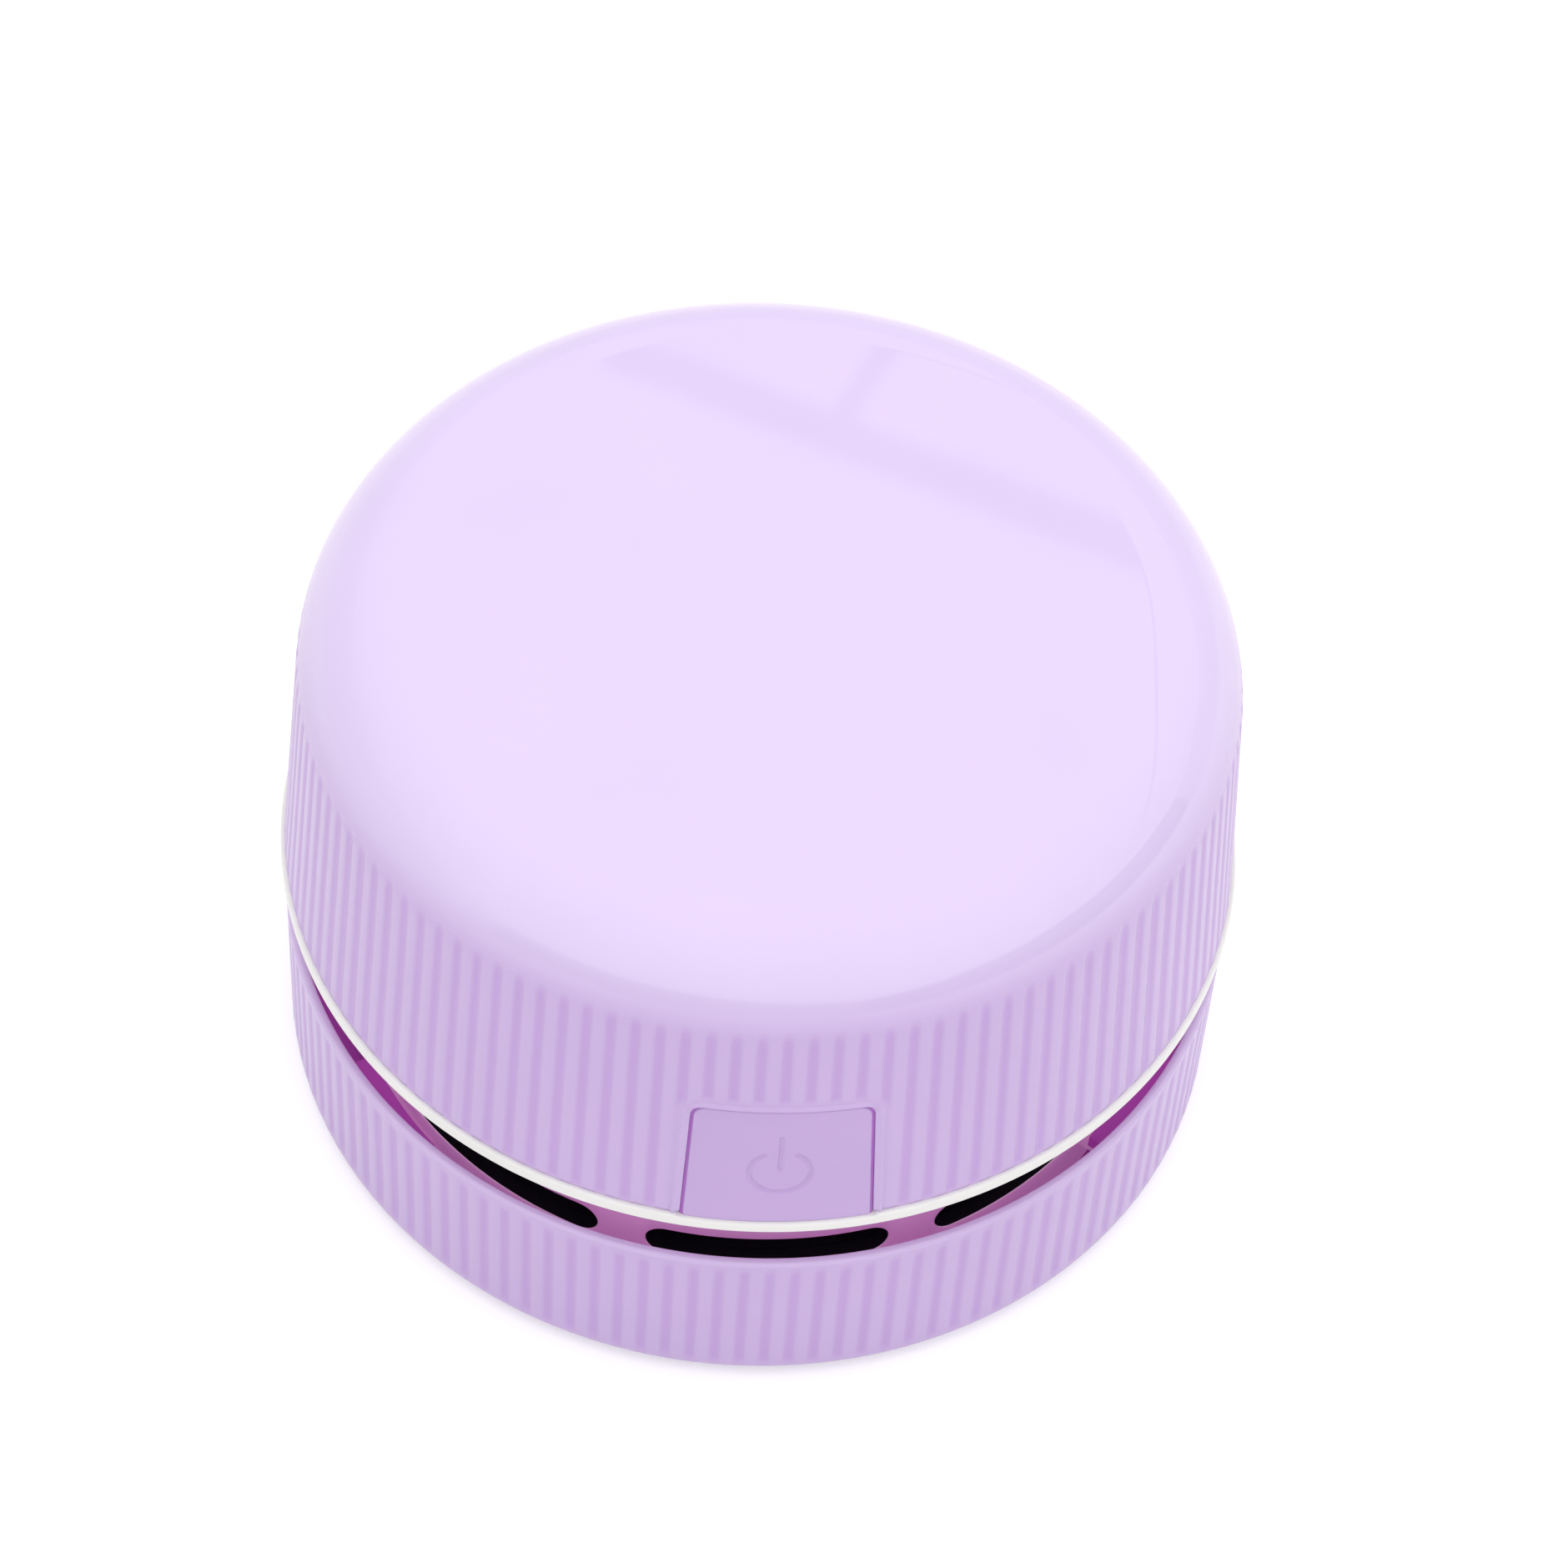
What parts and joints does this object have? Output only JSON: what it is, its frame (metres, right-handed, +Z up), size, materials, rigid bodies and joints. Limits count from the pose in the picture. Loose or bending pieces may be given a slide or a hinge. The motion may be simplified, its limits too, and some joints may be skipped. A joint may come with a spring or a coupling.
{
  "type": "desktop vacuum cleaner",
  "caption": "Round desktop vacuum cleaner: ribbed lift-off lid, front power button, recessed slotted air outlet and a ribbed twist-off dust box with a ring brush below.",
  "frame": {"origin": "centre of the footprint, on the surface that the glide pads stand on", "axes": "+Z up through the lid, -Y towards the power button, +X to the right seen from the button"},
  "size_m": [0.0886, 0.0886, 0.0566],
  "materials": {
    "lilac_shell": "glossy moulded lilac plastic, satin on the ribs",
    "lilac_button": "glossy moulded lilac plastic with a shallow power sign",
    "violet_collar": "deep violet moulded plastic",
    "white_plastic": "satin white moulded plastic",
    "black_plastic": "matt black moulded plastic",
    "grey_plastic": "satin grey moulded plastic",
    "motor_steel": "zinc-plated drawn steel",
    "screw_steel": "zinc-plated",
    "armature_steel": "stacked laminations",
    "magnet": "dark ferrite",
    "brass": "plain",
    "nickel": "nickel-plated strip",
    "cell_case": "plain metallic sleeve over the can, bare nub",
    "lead_red": "soft red insulation",
    "lead_black": "soft black insulation",
    "foam": "closed-cell foam",
    "seal": "soft grey seal",
    "glide": "slippery white pad",
    "bristle": "fine nylon bristles",
    "mesh": "fine woven nylon mesh"
  },
  "bodies": {
    "upper_unit": {"battery_deck": "white_plastic", "exhaust_collar": "violet_collar", "inlet_plate": "black_plastic", "plate_screws": "screw_steel", "deck_screws": "screw_steel", "motor_screws": "screw_steel", "motor_can": "motor_steel", "motor_bushing": "brass", "motor_pad": "foam", "motor_end_cap": "white_plastic", "motor_terminals": "brass", "motor_magnets": "magnet", "aa_cell_left": "cell_case", "aa_cell_right": "cell_case", "contact_positive": "nickel", "contact_negative": "nickel", "contact_bridge": "nickel", "contact_springs": "nickel", "lead_cell_to_switch": "lead_red", "lead_switch_to_motor": "lead_red", "lead_motor_to_cell": "lead_black", "switch_body": "black_plastic", "switch_pins": "brass"},
    "lid": {"top_cover": "lilac_shell"},
    "button": {"power_button": "lilac_button"},
    "plunger": {"switch_plunger": "white_plastic"},
    "rotor": {"fan_impeller": "grey_plastic", "motor_shaft": "motor_steel", "motor_armature": "armature_steel"},
    "dust_unit": {"dust_box": "lilac_shell", "glide_pads": "glide", "brush_ring": "black_plastic", "brush_tufts": "bristle", "dust_seal": "seal", "filter_frame": "white_plastic", "filter_mesh": "mesh"}
  },
  "joints": [
    {"name": "lid_lift", "type": "slide", "parent": "upper_unit", "child": "lid", "axis": [0, 0, 1], "range_m": [0, 0.03]},
    {"name": "button_press", "type": "slide", "parent": "upper_unit", "child": "button", "axis": [0, 1, 0], "range_m": [0, 0.0012], "stiffness_N_per_m": 300, "springref_m": -0.002},
    {"name": "plunger_press", "type": "slide", "parent": "upper_unit", "child": "plunger", "axis": [0, 1, 0], "range_m": [0, 0.0012]},
    {"name": "fan_spin", "type": "hinge", "parent": "upper_unit", "child": "rotor", "pos_m": [0, 0, 0.02], "axis": [0, 0, 1], "continuous": true},
    {"name": "dust_box_twist", "type": "hinge", "parent": "upper_unit", "child": "dust_unit", "pos_m": [0, 0, 0.01], "axis": [0, 0, 1], "range_deg": [0, 20]}
  ],
  "couplings": [
    {"joint": "plunger_press", "follows": "button_press", "ratio": 1}
  ]
}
======
Objective: Your task is to output all of the data above word for word.

Task response:
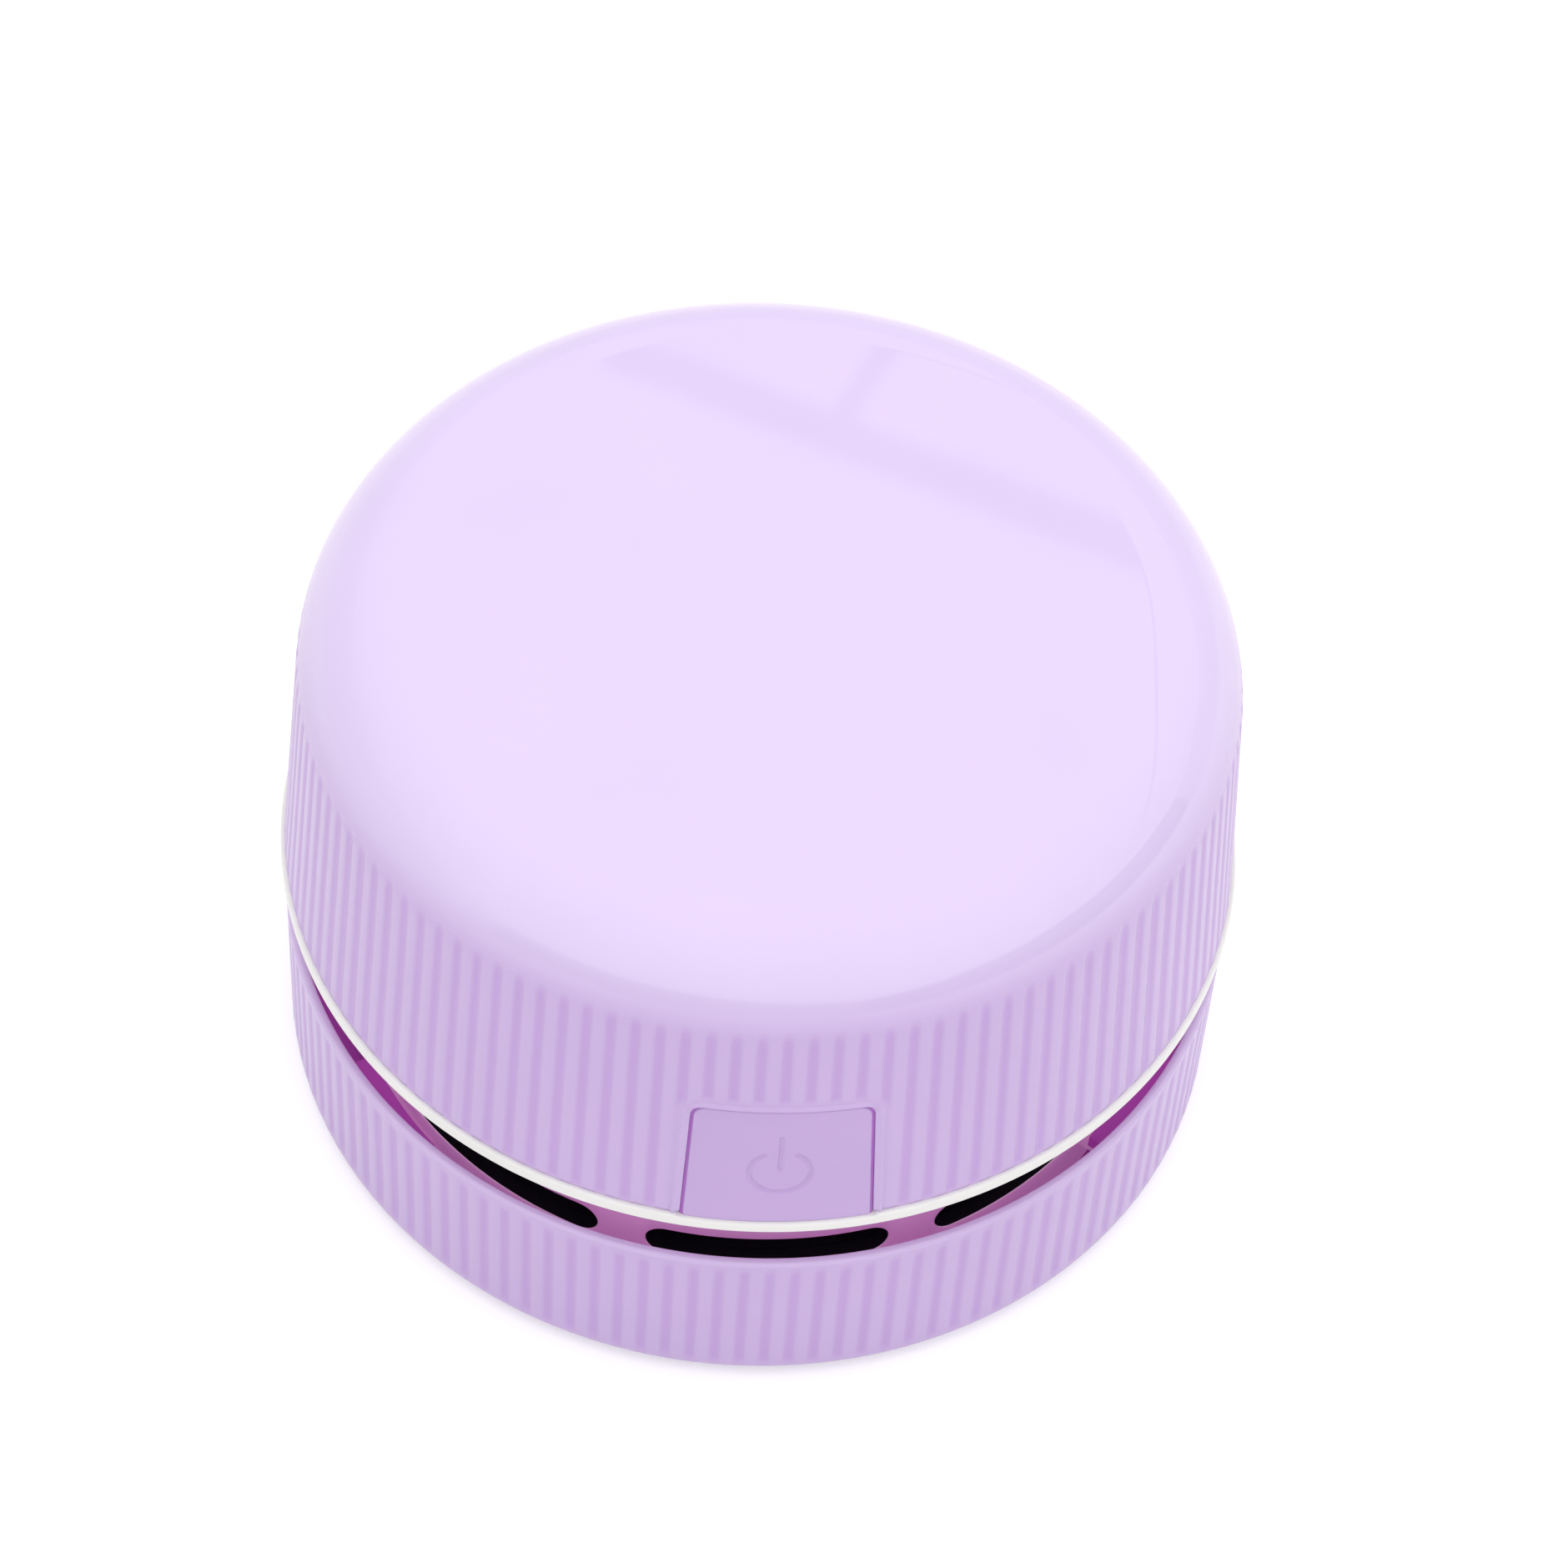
What parts and joints does this object have? Output only JSON: what it is, its frame (metres, right-handed, +Z up), size, materials, rigid bodies and joints. Limits count from the pose in the picture. Loose or bending pieces may be given a slide or a hinge. The motion may be simplified, its limits too, and some joints may be skipped. A joint may come with a spring or a coupling.
{
  "type": "desktop vacuum cleaner",
  "caption": "Round desktop vacuum cleaner: ribbed lift-off lid, front power button, recessed slotted air outlet and a ribbed twist-off dust box with a ring brush below.",
  "frame": {"origin": "centre of the footprint, on the surface that the glide pads stand on", "axes": "+Z up through the lid, -Y towards the power button, +X to the right seen from the button"},
  "size_m": [0.0886, 0.0886, 0.0566],
  "materials": {
    "lilac_shell": "glossy moulded lilac plastic, satin on the ribs",
    "lilac_button": "glossy moulded lilac plastic with a shallow power sign",
    "violet_collar": "deep violet moulded plastic",
    "white_plastic": "satin white moulded plastic",
    "black_plastic": "matt black moulded plastic",
    "grey_plastic": "satin grey moulded plastic",
    "motor_steel": "zinc-plated drawn steel",
    "screw_steel": "zinc-plated",
    "armature_steel": "stacked laminations",
    "magnet": "dark ferrite",
    "brass": "plain",
    "nickel": "nickel-plated strip",
    "cell_case": "plain metallic sleeve over the can, bare nub",
    "lead_red": "soft red insulation",
    "lead_black": "soft black insulation",
    "foam": "closed-cell foam",
    "seal": "soft grey seal",
    "glide": "slippery white pad",
    "bristle": "fine nylon bristles",
    "mesh": "fine woven nylon mesh"
  },
  "bodies": {
    "upper_unit": {"battery_deck": "white_plastic", "exhaust_collar": "violet_collar", "inlet_plate": "black_plastic", "plate_screws": "screw_steel", "deck_screws": "screw_steel", "motor_screws": "screw_steel", "motor_can": "motor_steel", "motor_bushing": "brass", "motor_pad": "foam", "motor_end_cap": "white_plastic", "motor_terminals": "brass", "motor_magnets": "magnet", "aa_cell_left": "cell_case", "aa_cell_right": "cell_case", "contact_positive": "nickel", "contact_negative": "nickel", "contact_bridge": "nickel", "contact_springs": "nickel", "lead_cell_to_switch": "lead_red", "lead_switch_to_motor": "lead_red", "lead_motor_to_cell": "lead_black", "switch_body": "black_plastic", "switch_pins": "brass"},
    "lid": {"top_cover": "lilac_shell"},
    "button": {"power_button": "lilac_button"},
    "plunger": {"switch_plunger": "white_plastic"},
    "rotor": {"fan_impeller": "grey_plastic", "motor_shaft": "motor_steel", "motor_armature": "armature_steel"},
    "dust_unit": {"dust_box": "lilac_shell", "glide_pads": "glide", "brush_ring": "black_plastic", "brush_tufts": "bristle", "dust_seal": "seal", "filter_frame": "white_plastic", "filter_mesh": "mesh"}
  },
  "joints": [
    {"name": "lid_lift", "type": "slide", "parent": "upper_unit", "child": "lid", "axis": [0, 0, 1], "range_m": [0, 0.03]},
    {"name": "button_press", "type": "slide", "parent": "upper_unit", "child": "button", "axis": [0, 1, 0], "range_m": [0, 0.0012], "stiffness_N_per_m": 300, "springref_m": -0.002},
    {"name": "plunger_press", "type": "slide", "parent": "upper_unit", "child": "plunger", "axis": [0, 1, 0], "range_m": [0, 0.0012]},
    {"name": "fan_spin", "type": "hinge", "parent": "upper_unit", "child": "rotor", "pos_m": [0, 0, 0.02], "axis": [0, 0, 1], "continuous": true},
    {"name": "dust_box_twist", "type": "hinge", "parent": "upper_unit", "child": "dust_unit", "pos_m": [0, 0, 0.01], "axis": [0, 0, 1], "range_deg": [0, 20]}
  ],
  "couplings": [
    {"joint": "plunger_press", "follows": "button_press", "ratio": 1}
  ]
}